Find the string "Blender" in the data, then copy every line where it is found.

» **RECORDS FOR THIS TASK**:
╭──
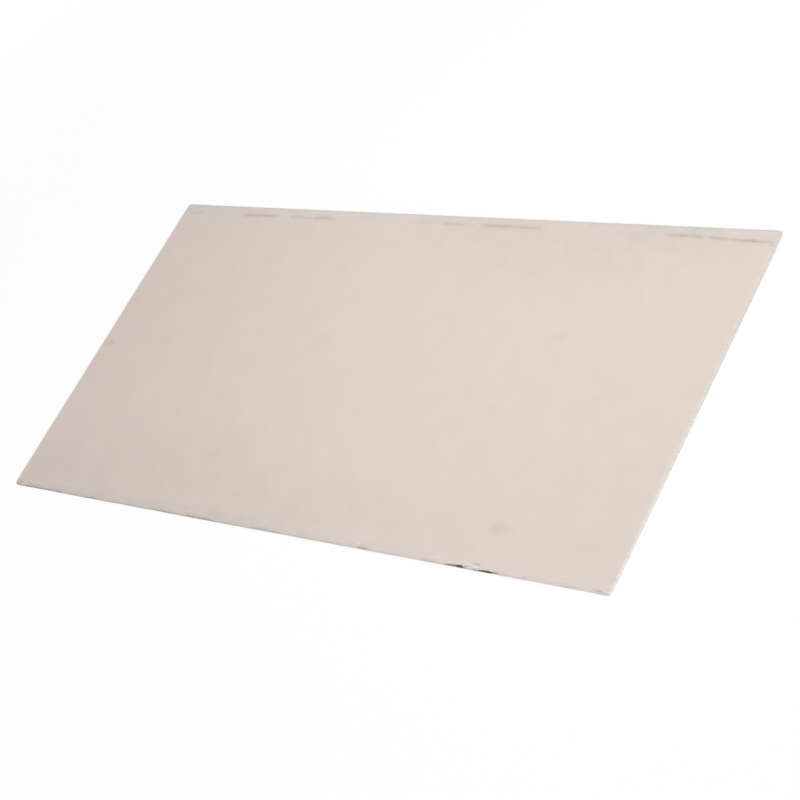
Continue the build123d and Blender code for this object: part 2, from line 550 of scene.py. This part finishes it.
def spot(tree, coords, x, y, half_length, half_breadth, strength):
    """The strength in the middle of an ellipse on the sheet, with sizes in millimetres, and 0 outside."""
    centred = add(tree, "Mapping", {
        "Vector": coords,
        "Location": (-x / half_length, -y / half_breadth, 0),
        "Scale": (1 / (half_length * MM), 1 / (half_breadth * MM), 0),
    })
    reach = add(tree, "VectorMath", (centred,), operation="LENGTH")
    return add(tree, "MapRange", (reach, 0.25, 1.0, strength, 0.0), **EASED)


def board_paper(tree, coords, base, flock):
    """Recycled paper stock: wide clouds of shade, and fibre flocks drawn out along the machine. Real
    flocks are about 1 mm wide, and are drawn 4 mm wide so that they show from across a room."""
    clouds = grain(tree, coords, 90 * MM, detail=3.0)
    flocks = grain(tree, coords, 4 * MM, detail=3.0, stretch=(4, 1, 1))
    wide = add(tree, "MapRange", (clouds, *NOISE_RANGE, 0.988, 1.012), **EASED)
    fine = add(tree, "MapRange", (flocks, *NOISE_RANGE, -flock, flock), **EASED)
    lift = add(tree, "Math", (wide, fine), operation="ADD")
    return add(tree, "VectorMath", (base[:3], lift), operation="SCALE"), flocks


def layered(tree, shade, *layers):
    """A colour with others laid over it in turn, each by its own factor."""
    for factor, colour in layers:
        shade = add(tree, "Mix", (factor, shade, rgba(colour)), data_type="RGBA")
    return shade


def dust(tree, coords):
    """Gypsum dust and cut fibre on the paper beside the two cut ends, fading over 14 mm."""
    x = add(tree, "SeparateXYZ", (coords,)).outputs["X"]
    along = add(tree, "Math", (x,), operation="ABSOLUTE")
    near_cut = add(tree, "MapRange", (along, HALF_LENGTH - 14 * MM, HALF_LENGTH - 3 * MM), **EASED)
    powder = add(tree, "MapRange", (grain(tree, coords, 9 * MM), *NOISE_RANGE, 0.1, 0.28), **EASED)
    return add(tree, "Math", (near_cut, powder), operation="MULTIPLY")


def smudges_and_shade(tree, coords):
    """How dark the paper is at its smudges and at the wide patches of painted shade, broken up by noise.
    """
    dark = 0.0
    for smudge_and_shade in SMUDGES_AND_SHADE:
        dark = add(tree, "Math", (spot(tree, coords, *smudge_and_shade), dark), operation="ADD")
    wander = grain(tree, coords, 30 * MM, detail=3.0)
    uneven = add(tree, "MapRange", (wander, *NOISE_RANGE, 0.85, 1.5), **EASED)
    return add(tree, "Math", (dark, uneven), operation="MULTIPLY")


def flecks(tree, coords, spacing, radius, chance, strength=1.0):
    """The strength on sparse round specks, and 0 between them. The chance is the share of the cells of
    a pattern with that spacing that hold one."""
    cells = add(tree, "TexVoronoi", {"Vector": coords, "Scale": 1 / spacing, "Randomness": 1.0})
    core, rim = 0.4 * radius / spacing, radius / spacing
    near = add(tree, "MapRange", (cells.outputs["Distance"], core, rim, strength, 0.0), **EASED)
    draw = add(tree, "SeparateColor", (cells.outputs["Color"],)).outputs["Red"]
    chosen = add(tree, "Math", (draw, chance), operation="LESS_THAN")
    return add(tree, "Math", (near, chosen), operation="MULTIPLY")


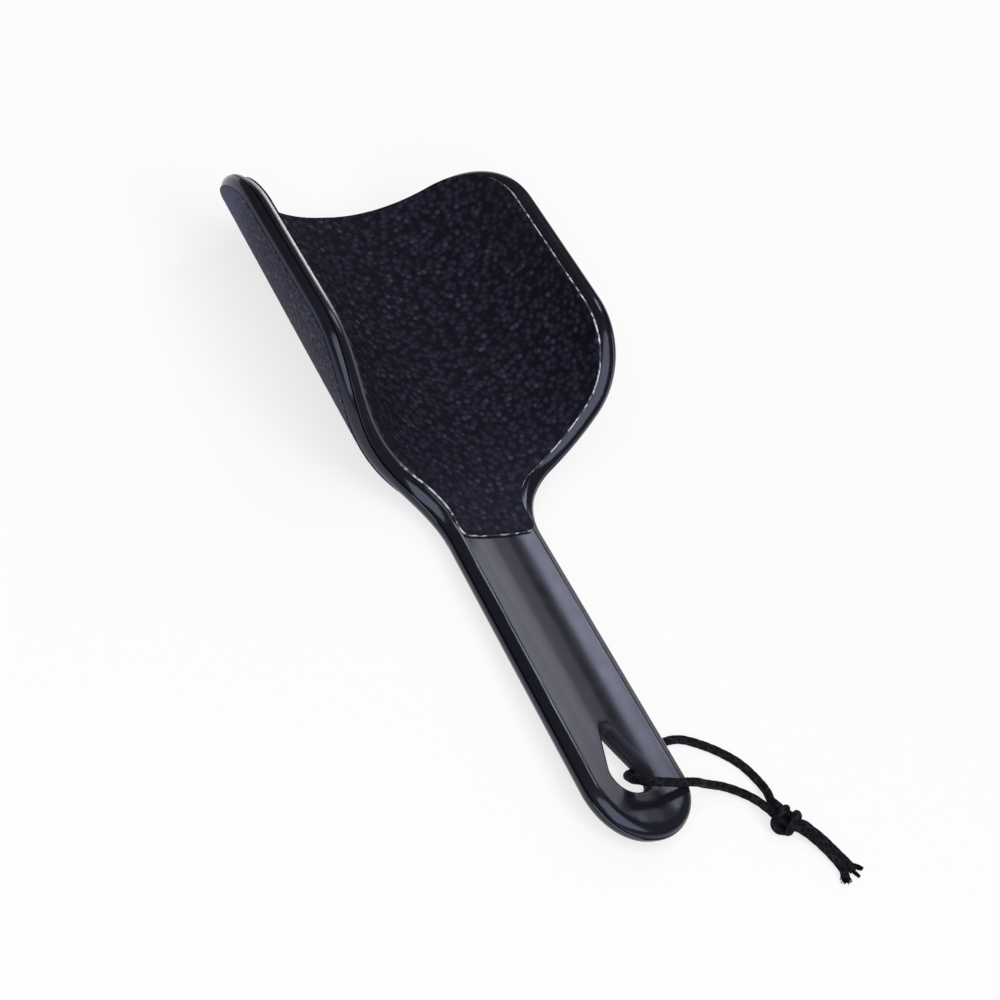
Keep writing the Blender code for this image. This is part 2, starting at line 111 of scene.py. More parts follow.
╰──
» **CORRECT RESPONSE**:
Continue the build123d and Blender code for this object: part 2, from line 550 of scene.py. This part finishes it.
Keep writing the Blender code for this image. This is part 2, starting at line 111 of scene.py. More parts follow.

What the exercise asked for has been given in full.